Our good byes came soon after our return to Bill and
Michelle’s and Nanny Jimbo’s and a brief gathering for some group photo’s
together left us with one voyage left to end this week. In two and a half hours time we will be in Cambridge’s
Soul Tree sound checking for the homecoming.
There were roomers of Soul Tree being sold out for Hamfatter’s big
return to their home town after their two week tour and we had some friends
coming up which was excitable, but the looming end to this week was quite
sad. I love being on the road, I hate
four walls surrounding me and during the drive back to Cambridgeshire I
couldn’t help but feel and know that soon our adventure was soon to end. Sad feelings were quickly put in the side
pocket, there is no room for negative to seep in yet, we still had one last
show of the week and we were going to make sure that we rocked it to the hilt! We arrived in good time. Free beers and a bar top of varying snacks
greeted us at the 2nd floor venue.
Our friends Fre3 piece, a top hip hop/mellow groove band, arrived from London
ready for their show tonight, they seemed in good spirits. Check out www.myspace.com/fre3peace for some
of their funkygrooveliscious music.
We all rocked it tonight, the crowd loved it, energy breeds energy
and as a finale goes, it was a brilliant end to a most enjoyable week on the
road. Jamie Turner did a wonderful job
arranging this tour and in getting Hamfatter to where they were now with doors
opening for a prospective future for them in music.

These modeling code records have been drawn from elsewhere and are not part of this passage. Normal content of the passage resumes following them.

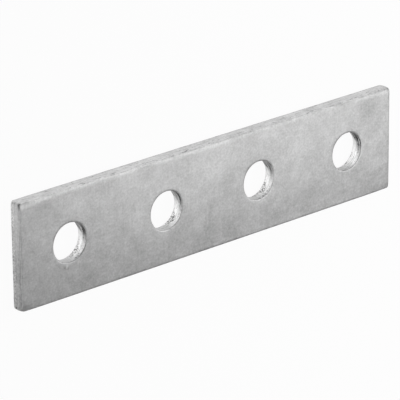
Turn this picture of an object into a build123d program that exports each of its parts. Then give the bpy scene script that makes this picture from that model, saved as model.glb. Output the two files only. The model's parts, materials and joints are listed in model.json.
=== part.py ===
from build123d import *
import os

# A mending plate: a length of hot-rolled flat bar, cropped at both ends, punched with one row of
# bolt holes and hot-dip galvanised. It is one piece of steel with nothing fixed to it.
#
# Millimetres. The origin is the centre of the back face, which the plate lies on. +X runs along
# the plate, +Y across it, and +Z out of the front face, where the punch and the blade went in.

# Flat bar, as rolled
width = 50.0
thickness = 6.0
arris_radius = 0.9  # rounded corners of the section, along the long edges

# Row of bolt holes, clearance for an M16 bolt
hole_count = 4
hole_diameter = 18.0
hole_pitch = 55.0
end_distance = 27.5  # from the centre of the last hole to the cropped end

# Wall of a punched hole: the rim drawn in by the punch, a smooth land, then the torn zone
rim_draw = 0.7
tear_height = 2.2  # from the back face up to the land
tear_flare = 0.3  # how much wider the hole is at the back, all round

# Cropped end, with the same three zones under the blade
crop_draw = 1.0
crop_tear_height = 2.8
crop_tear_slant = 0.35  # how far the torn zone falls back at the back face

# Edges that are only blunted, by dressing off the burr and by the zinc over it
corner_radius = 0.8
burr_radius = 0.3

half_length = (hole_count - 1) * hole_pitch / 2 + end_distance
hole_radius = hole_diameter / 2

os.makedirs("parts", exist_ok=True)

# What one stroke of the punch takes out of the plate.
with BuildPart() as punched_hole:
    with BuildSketch(Plane.XZ) as half_section:
        with BuildLine():
            Polyline(
                (hole_radius, thickness - rim_draw),
                (hole_radius, tear_height),
                (hole_radius + tear_flare, burr_radius),
                (hole_radius + tear_flare + burr_radius, 0),
                (0, 0),
                (0, thickness),
                (hole_radius + rim_draw, thickness),
            )
            RadiusArc(
                (hole_radius + rim_draw, thickness),
                (hole_radius, thickness - rim_draw),
                -rim_draw,
            )
        make_face()
    revolve(axis=Axis.Z)

with BuildPart() as plate:
    # Section of the rolled bar.
    with BuildSketch(Plane.YZ) as section:
        with Locations((0, thickness / 2)):
            RectangleRounded(width, thickness, arris_radius)
    extrude(amount=half_length, both=True)

    # Side view, for the two cropped ends.
    with BuildSketch(Plane.XZ) as side_view:
        with BuildLine():
            Polyline(
                (0, thickness),
                (half_length, thickness),
                (half_length, crop_tear_height),
                (half_length - crop_tear_slant, 0),
                (0, 0),
            )
            mirror(about=Plane.YZ)
        make_face()
        corners = side_view.vertices().group_by(Axis.Y)
        fillet(corners[-1], crop_draw)
        fillet(corners[0], burr_radius)
    extrude(amount=width, both=True, mode=Mode.INTERSECT)

    # Front view, for the blunted corners.
    with BuildSketch() as front_view:
        RectangleRounded(2 * half_length, width, corner_radius)
    extrude(amount=thickness, mode=Mode.INTERSECT)

    # The row of holes, punched from the front.
    with GridLocations(hole_pitch, 0, hole_count, 1):
        add(punched_hole.part, mode=Mode.SUBTRACT)

plate.part.label = "plate"
export_step(plate.part, "parts/plate.step")
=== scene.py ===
import json
import math

import bmesh
import bpy
import numpy as np
from mathutils import Matrix, Vector, noise


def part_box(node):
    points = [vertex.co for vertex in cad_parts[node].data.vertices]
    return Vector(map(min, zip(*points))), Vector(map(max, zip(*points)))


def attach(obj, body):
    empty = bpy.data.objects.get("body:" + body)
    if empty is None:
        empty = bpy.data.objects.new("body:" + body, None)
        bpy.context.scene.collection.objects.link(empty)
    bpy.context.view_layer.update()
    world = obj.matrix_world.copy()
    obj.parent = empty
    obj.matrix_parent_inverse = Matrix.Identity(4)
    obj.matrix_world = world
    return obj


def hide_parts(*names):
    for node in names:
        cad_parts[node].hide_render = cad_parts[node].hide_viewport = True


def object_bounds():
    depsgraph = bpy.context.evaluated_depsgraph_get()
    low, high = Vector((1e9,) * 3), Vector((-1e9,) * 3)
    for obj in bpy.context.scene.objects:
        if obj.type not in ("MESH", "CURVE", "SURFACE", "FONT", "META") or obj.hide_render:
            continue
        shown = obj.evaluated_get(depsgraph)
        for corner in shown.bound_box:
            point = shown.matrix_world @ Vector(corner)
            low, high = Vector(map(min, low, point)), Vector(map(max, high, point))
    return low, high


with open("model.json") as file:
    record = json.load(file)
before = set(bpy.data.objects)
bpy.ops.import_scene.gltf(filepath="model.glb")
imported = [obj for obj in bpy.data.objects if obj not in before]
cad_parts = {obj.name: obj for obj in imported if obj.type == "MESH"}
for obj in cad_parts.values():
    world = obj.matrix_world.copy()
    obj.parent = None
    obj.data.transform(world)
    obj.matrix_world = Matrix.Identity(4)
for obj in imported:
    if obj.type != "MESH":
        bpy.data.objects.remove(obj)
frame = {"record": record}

cad_low, cad_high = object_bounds()

# ------------------------------------------------------------------ the plate
# A length of hot-rolled flat bar, cropped off at both ends and punched with a row of bolt holes
# from the front, then dipped in molten zinc. The zinc leaves a dull grey skin, faintly clouded,
# with small pips where it drained off, and it barely covers the torn steel of holes and ends.

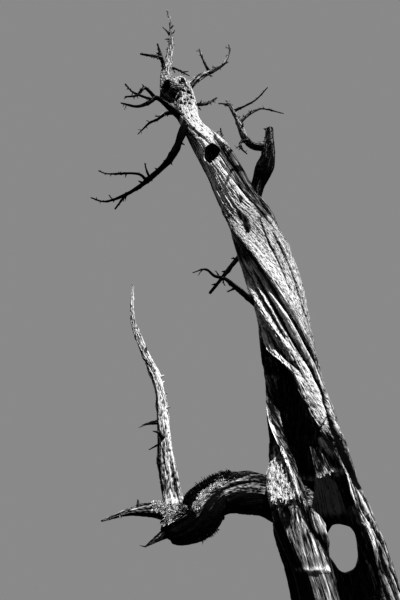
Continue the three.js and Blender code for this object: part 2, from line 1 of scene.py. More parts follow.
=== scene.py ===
"""A dead, weathered tree: a leaning trunk of silver-grey wood with a spiral grain, hollow low down and
open right through, a heavy low bough that carries an upright spire, and bare, knobbly limbs and twigs.

The tables and the wood's own rules are in millimetres, like the tree's solids; MM turns them to metres."""

import math

import bpy
import numpy as np
from bpy.props import FloatProperty, FloatVectorProperty, IntProperty, PointerProperty
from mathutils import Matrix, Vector


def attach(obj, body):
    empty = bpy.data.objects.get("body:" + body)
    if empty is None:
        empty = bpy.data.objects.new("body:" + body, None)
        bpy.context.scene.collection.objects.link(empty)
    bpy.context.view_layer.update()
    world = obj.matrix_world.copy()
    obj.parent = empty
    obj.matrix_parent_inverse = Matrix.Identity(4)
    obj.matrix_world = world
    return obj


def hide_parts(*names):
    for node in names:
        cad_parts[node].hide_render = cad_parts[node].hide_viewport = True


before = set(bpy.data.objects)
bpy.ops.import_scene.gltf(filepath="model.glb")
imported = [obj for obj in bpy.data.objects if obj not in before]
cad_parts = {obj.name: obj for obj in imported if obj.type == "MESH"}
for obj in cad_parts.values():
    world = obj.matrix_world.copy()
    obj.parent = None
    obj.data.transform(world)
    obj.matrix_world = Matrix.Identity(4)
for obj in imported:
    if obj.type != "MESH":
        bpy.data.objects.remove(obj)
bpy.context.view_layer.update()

bl_info = {
    "name": "Dead Tree",
    "version": (1, 0, 0),
    "blender": (4, 5, 0),
    "location": "View3D > Sidebar > Dead Tree",
    "description": "Weathered wood for a dead, hollow, spirally grained tree",
    "category": "Object",
}

MM = 0.001
TAU = 2 * math.pi
SHARP_EDGE = 50

# The trunk's centre line and half width: height, x, y, half width
TRUNK = (
    (0, 0, 0, 400),
    (700, -20, 0, 362),
    (1450, -55, 0, 347),
    (1950, -130, 0, 345),
    (2500, -187, 0, 292),
    (2975, -232, 0, 228),
    (3500, -265, 5, 230),
    (4100, -330, 30, 253),
    (4700, -455, 50, 258),
    (5060, -590, 70, 224),
    (5500, -722, 88, 211),
    (5900, -860, 120, 208),
    (6300, -1055, 150, 143),
    (6520, -1140, 170, 134),
    (6750, -1180, 190, 152),
    (7000, -1205, 205, 142),
    (7250, -1270, 212, 148),
    (7400, -1300, 218, 120),
)
TRUNK_TOP = 7450
TOP_ROUNDING = 150
TOP_RINGS = (12, 24, 36, 48, 58, 67, 75, 82)
TRUNK_JOINT = 3520
DEPTH_SHARE = 0.9

# Root flare, and the spiral grain's turn in degrees a metre: slow, and fast between two heights
FLARE = 0.3
FLARE_HEIGHT = 300
FLARE_LOBES = 5
FLARE_SPREAD = 0.55
SLOW_TURN = 15
FAST_TURN = 62
FAST_FROM = 2400
FAST_TO = 4800

# Broad strands with the grain: lobes, share of the radius, phase in degrees
STRANDS = ((3, 0.035, 40), (5, 0.03, 115), (8, 0.018, 10))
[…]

Arms was a natural tour manager, at only
twenty two years old I hope to see this guy filling this role again, superglue included.
To Rainbow Jo, smoke on man!
After sharing a week with these guys I was very hopeful they
would be successful in their plight, good guys, good music, good laughs and good
memories, Hasta Luego Compañeros.
Jamie, I need my pillow m8.
Eoin, my tuner dude.
and Jack if your reading this, I need my jeans man.